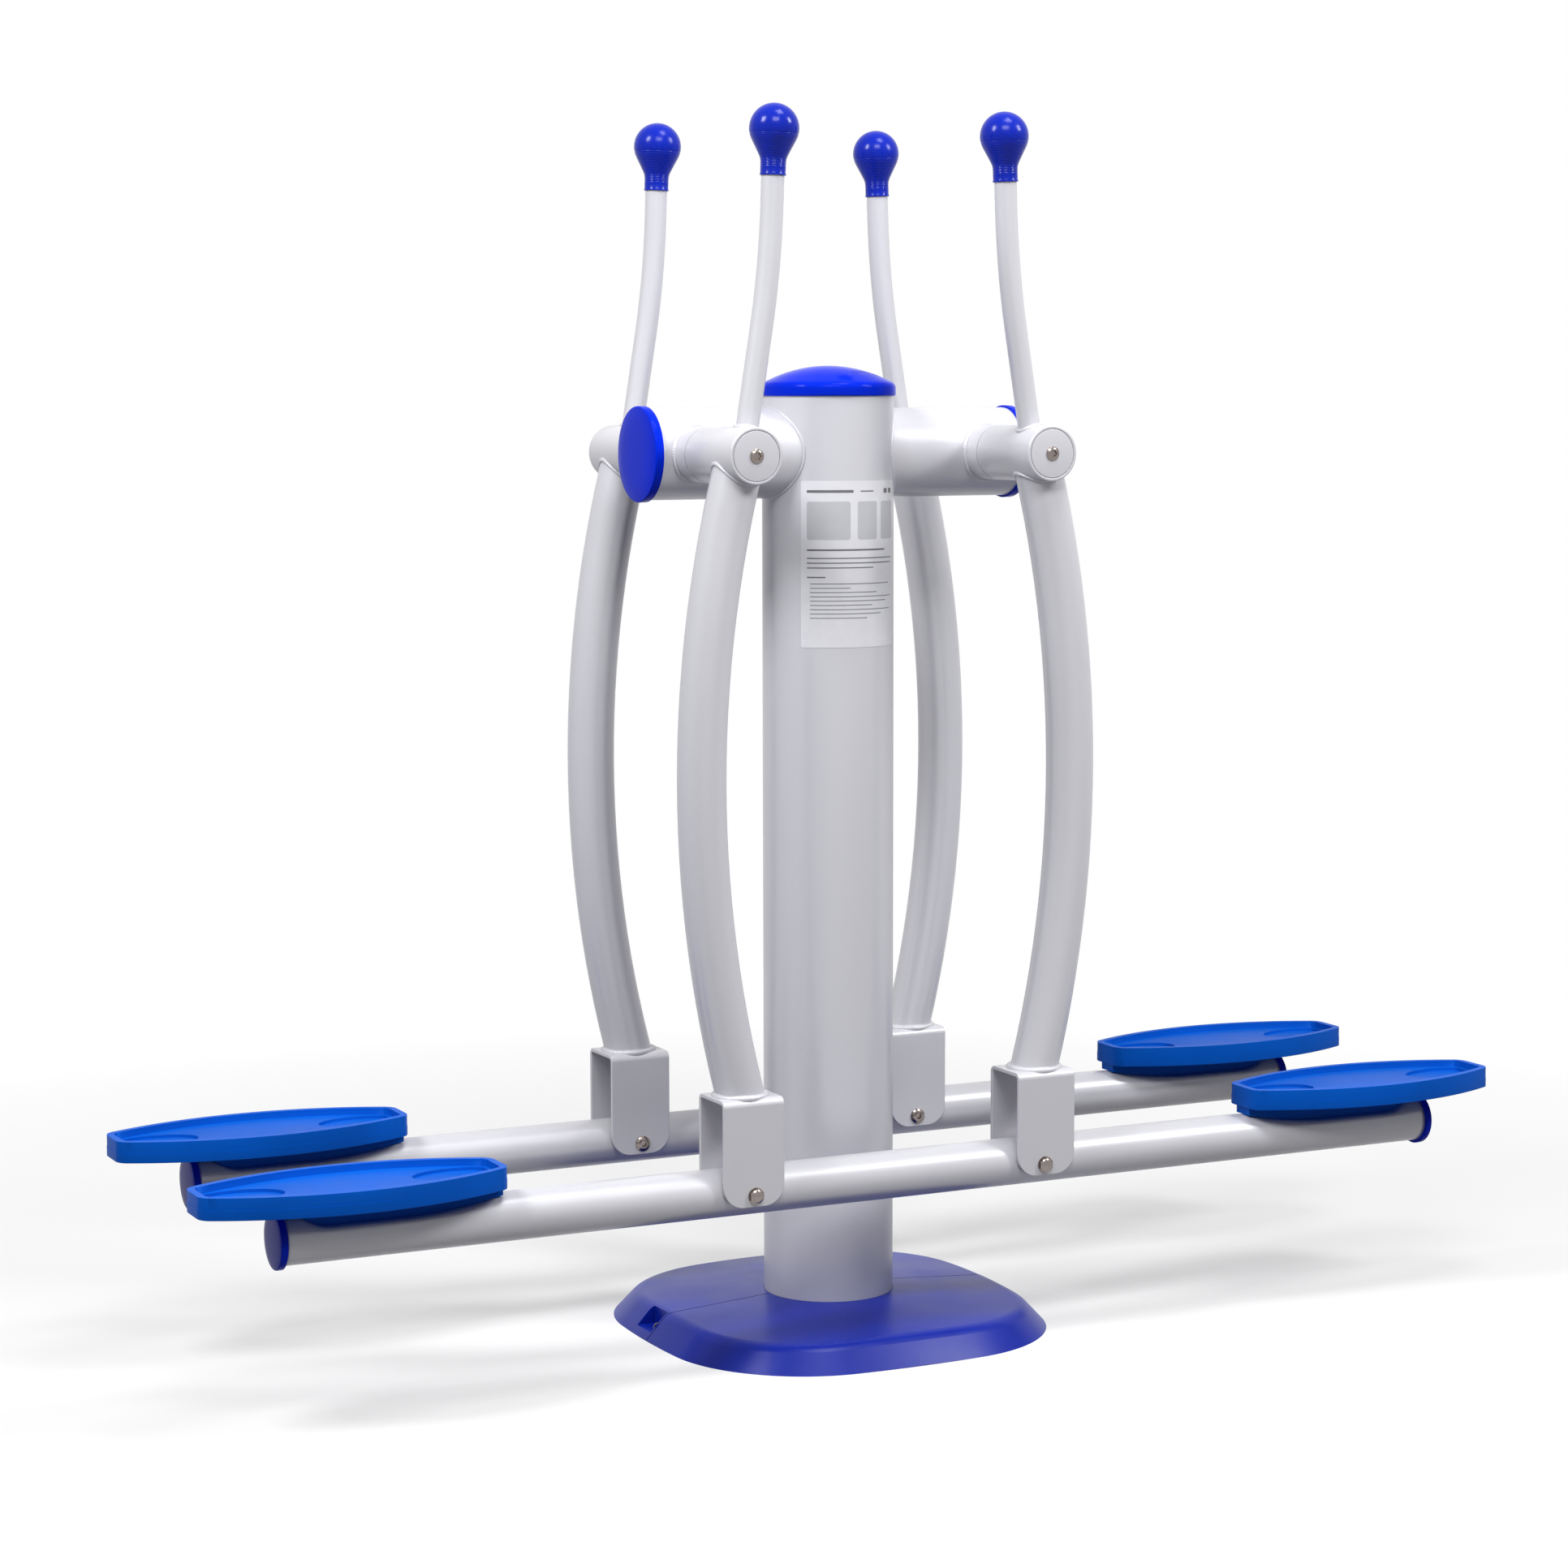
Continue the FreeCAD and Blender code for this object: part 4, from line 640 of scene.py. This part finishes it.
class AIRWALKER_OT_welds(AirwalkerOperator, bpy.types.Operator):
    """Lay the painted weld beads where tubes meet"""

    bl_idname = "airwalker.welds"
    bl_label = "Welds"

    def make(self, paints, mouldings, steels):
        for arm, out, sign in arms():
            body, hub = arm + "_arm", middle(arm + "_hub")
            root = Vector((hub.x, middle(arm + "_leg").y, HUB_HEIGHT))
            leg, handle = extent(arm + "_leg").y / 2, extent(arm + "_handle").y / 2
            round_hub = self.round_tube(hub, (0, 1, 0), HUB_RADIUS)
            self.bead(arm + "_leg_weld", body, root, slant(sign, LEG_LEAN, -1), leg, round_hub,
                      steels.weld * 0.75)
            self.bead(arm + "_handle_weld", body, root - Vector((sign * 3 * MM, 0, 0)),
                      slant(-sign, HANDLE_LEAN, 1), handle, round_hub, steels.weld * 0.8)
            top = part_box(arm + "_clevis")[1].z
            self.bead(arm + "_clevis_weld", body, Vector((hub.x + sign * 4 * MM, root.y, top)),
                      slant(-sign, LEG_FOOT_LEAN, -1), leg,
                      lambda point, way, top=top: (top - point.z) / way.z, steels.weld * 1.25)
            spot = Vector((sign * AXLE_X, 0, HUB_HEIGHT))
            self.bead(arm + "_collar_weld", "frame", spot, (0, out, 0), HUB_RADIUS,
                      self.round_tube(spot, (1, 0, 0), CROSSBEAM_RADIUS), steels.weld)
        spot = Vector((0, 0, HUB_HEIGHT))
        for side, sign in SIDES.items():
            self.bead("crossbeam_weld_" + side, "frame", spot, (sign, 0, 0), CROSSBEAM_RADIUS,
                      self.round_tube(spot, (0, 0, 1), COLUMN_RADIUS), steels.weld * 0.5)

    def round_tube(self, point_on, line, radius):
        """Distance from a point along a way to the far side of a round tube."""
        line = Vector(line)

        def meet(point, way):
            offset = point - point_on
            offset -= offset.dot(line) * line
            across = way - way.dot(line) * line
            a, b, c = across.dot(across), 2 * offset.dot(across), offset.dot(offset) - radius ** 2
            return (-b + math.sqrt(max(b * b - 4 * a * c, 0.0))) / (2 * a)
        return meet

    def bead(self, name, body, start, way, radius, meet, size):
        """Ring of weld round a tube, pushed along the tube to where it meets its neighbour."""
        way = Vector(way)
        core_radius = radius + 0.15 * size
        ring = arc((core_radius, 0), size, 0, 360, 10)[:-1]
        bm = turned(ring, closed=True, steps=max(96, int(math.tau * radius / (1.1 * MM))))
        ripples = round(math.tau * radius / (3.4 * MM))
        stand = Vector((0, 0, 1)).rotation_difference(way).to_matrix()
        for vert in bm.verts:
            turn = math.atan2(vert.co.y, vert.co.x)
            flat = Vector((math.cos(turn), math.sin(turn), 0))
            swell = 1 + 0.07 * math.cos(ripples * turn) + 0.08 * math.sin(5 * turn + radius * 900)
            core = flat * core_radius
            base = start + stand @ (flat * radius)
            vert.co = start + stand @ (core + (vert.co - core) * swell) + way * meet(base, way)
        settle(name, bm, body, "silver_paint", sharp=75.0)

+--

> _Required task_
Emit, unaltered, the lines from the top of the listing down through the line that holds "the painted weld"; emit nothing else.

> _Written response_
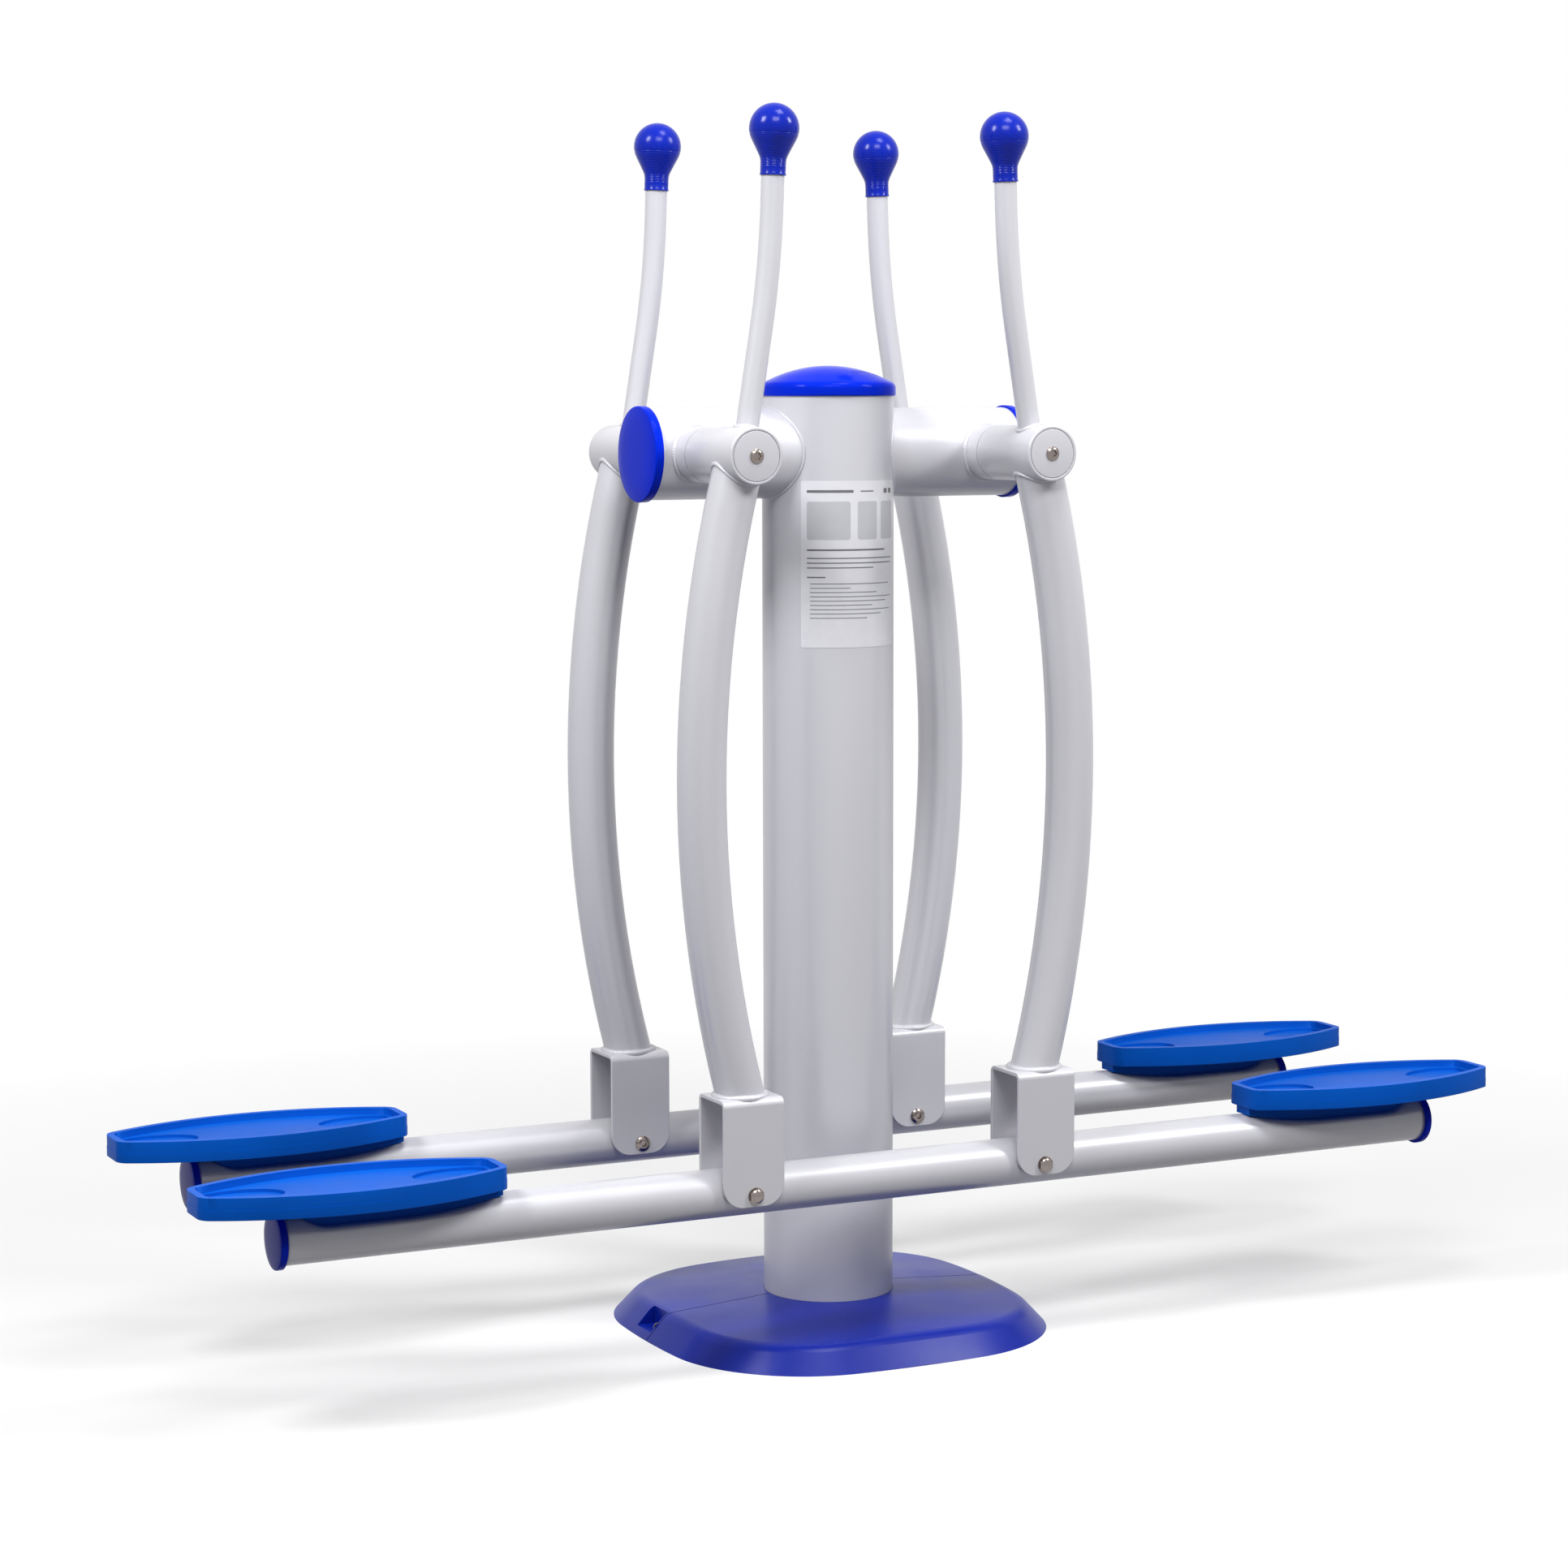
Continue the FreeCAD and Blender code for this object: part 4, from line 640 of scene.py. This part finishes it.
class AIRWALKER_OT_welds(AirwalkerOperator, bpy.types.Operator):
    """Lay the painted weld beads where tubes meet"""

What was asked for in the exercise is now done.